At work, Tessa is talking to Trevor, and he asks her if she loves Hardin. Tessa tells him, yes but they are apart because of personal issues.

Three months after her work at VP Tessa pays a visit to her mother. Tessa tells her that she temporarily broke up with Hardin because he started having anger issues. Carol is delighted about the news, but Tessa said that she will not have any boyfriend from now on. Carol agrees and before Tessa leaves, she says to her mother that she loves her.

While driving to work one day, Tessa gets a text message from Hardin that causes her to get into a minor car accident. Hardin sitting passenger while on the drive back from sleeping over a friend's house spots Tessa's wrecked car and jumps out the car immediately to find her. After he sees she's okay, Tessa sees the "friend", Carly, Hardin has been with all night and tells him how she knew he was a liar and that he should leave the hospital.

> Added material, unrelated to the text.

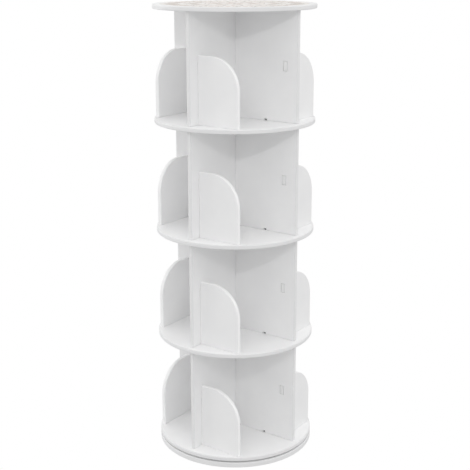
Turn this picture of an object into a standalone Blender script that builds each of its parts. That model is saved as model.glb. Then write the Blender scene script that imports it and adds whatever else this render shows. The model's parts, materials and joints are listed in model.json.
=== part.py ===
"""Rotating shelf: a round bookcase of four tiers that turns on a ring bearing.

Metres, +Z up. The origin is the middle of the underside of the base, and the tower turns about Z.
The tower is flat sheet: round shelves, two halved divider boards a tier that cross on the axis, and
four arch plates a tier that stand against the dividers like the sails of a pinwheel.
"""

import math

import bmesh
import bpy
from mathutils import Matrix

# Clearances
FIT = 0.0003               # between pieces that touch: seats, tenons and screws
RACE_CLEARANCE = 0.0006    # round a ball in its races
TURNING_CLEARANCE = 0.001  # between a bearing ring and the board that it only passes

# Sheet and discs
BOARD = 0.012              # thickness of every board of the tower
DISC_RADIUS = 0.230
RIM_ROUND = 0.0025         # rounding of a disc's rim, above and below
TIERS = 4
CLEAR_HEIGHT = 0.306       # from a shelf to the disc above it
BASE_THICKNESS = 0.015
TURNING_GAP = 0.005        # open gap between the base and the lowest shelf

# Dividers
DIVIDER_SETBACK = 0.016    # from the rim in to a divider's end
END_ROUND = 0.0025
TAB_MIDDLE = 0.048         # distance of a divider's tabs from the axis
TAB_LENGTH = 0.036
TAB_GAP = 0.001            # between the tabs that enter a disc from above and below

# Arch plates
ARCH_SETBACK = 0.041       # from a divider's end in to a plate's middle plane
ARCH_TIP_SETBACK = 0.004   # from the rim in to a plate's free end
ARCH_HEIGHT = 0.188
ARCH_RADIUS = 0.090        # rounding of the free upper corner
EDGE_ROUND = 0.0025
TENON_DROP = 0.034         # from a plate's top down to the middle of the tenon through the divider
TENON_HEIGHT = 0.026
FOOT_TENON_START = 0.045   # along the plate's foot, from the divider
FOOT_TENON_LENGTH = 0.040

# Screws
SCREW_CIRCLE = 0.110       # distance of a disc's screws from the axis
SHANK_RADIUS = 0.002
HEAD_RADIUS = 0.0037
HEAD_HEIGHT = 0.0025
HEAD_SIDE_ROOM = 0.0008    # beside a head, in the notch of the divider that stands over it
HEADROOM = 0.0027          # above the head, in the same notch
SCREW_GRIP = 0.020         # how far a screw enters a divider's upper edge
PILOT_EXTRA = 0.002        # depth of a pilot hole past the screw's point
POINT_SETBACK = 0.0016     # from a bearing ring's far face in to a screw's point

# Top panel
RIM_WIDTH = 0.020          # plain ring of the top disc round the panel
PANEL_THICKNESS = 0.0015

# Ring bearing
SEAT_DEPTH = 0.002         # depth of the ring seats in the base and in the lowest shelf
RING_WIDTH = 0.0116
RACE_GAP = 0.002           # between the two rings
BALL_RADIUS = 0.002
BALLS = 12
CAGE_THICKNESS = 0.0008
CAGE_HEIGHT = 0.003

# Facets
DISC_STEPS = 48
RING_STEPS = 40
SEAT_STEPS = 32
SCREW_STEPS = 8
ROUND_STEPS = 2            # facets of a small quarter rounding
ARCH_STEPS = 6
RACE_STEPS = 4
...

They visited tattoo parlor where Hardin got new tattoo. On their way home, they run into homeless man which is Tessa's dad Richard.

==Characters==
- Tessa Lynn Young – an ambitious American 19-year-old girl, English Literature major, and intern at Vance Publishing. Has straight dirty blonde hair, blue-grey eyes, tan skin, and is Hardin's on-and-off girlfriend. Birthday: December 19, 1994.
- Hardin Allen Scott – a rebellious English 20-year-old boy, English Literature major at WSU. Has dark curly-hair, green eyes, tan skin, and is Tessa's on-and-off boyfriend. Described to have multiple facial piercings and full tattoo sleeves. Birthday: February 5, 1993.
- Trish Powell – Hardin's mother.
- Christian Vance – CEO of Vance Publishing, Tessa's boss, Kimberly's boyfriend.
- Kimberly – Receptionist at Vance Publishing, Christian Vance's assistant/girlfriend and Tessa's friend.
- Carol Young – Tessa's controlling mother.
- Noah Porter – Tessa's childhood best friend and ex-boyfriend.
- Trevor Mathews – Accountant at Vance Publishing.
- Ken Scott – Hardin's father and chancellor at Washington Central University.
- Karen Scott – Ken's new wife and Landon's mother.
- Landon Gibson – Tessa's best friend, Hardin's stepbrother, English Literature major at WCU.
- Zed Evans – Hardin's friend, Hardin's opponent in the "bet", Tessa's love interest. Student at WSU.
- Steph Jones – Edgy, red-haired girl, Hardin's friend and Tessa's ex-roommate, Tristan's girlfriend. Student at WSU.
- Molly Samuels – Pink-haired, Mean girl, ex-friend-with-benefits of Hardin. Student at WSU.

==Adaptations==
===Film===

A film adaptation for After We Collided was announced in May 2019. Langford and Fiennes Tiffin reprised their respective roles as Tessa and Hardin, and the film was released on October 23, 2020.

===Graphic novel===
In July 2021, it was announced that the novel series will be adapted into graphic novels by artist Pablo Andrés.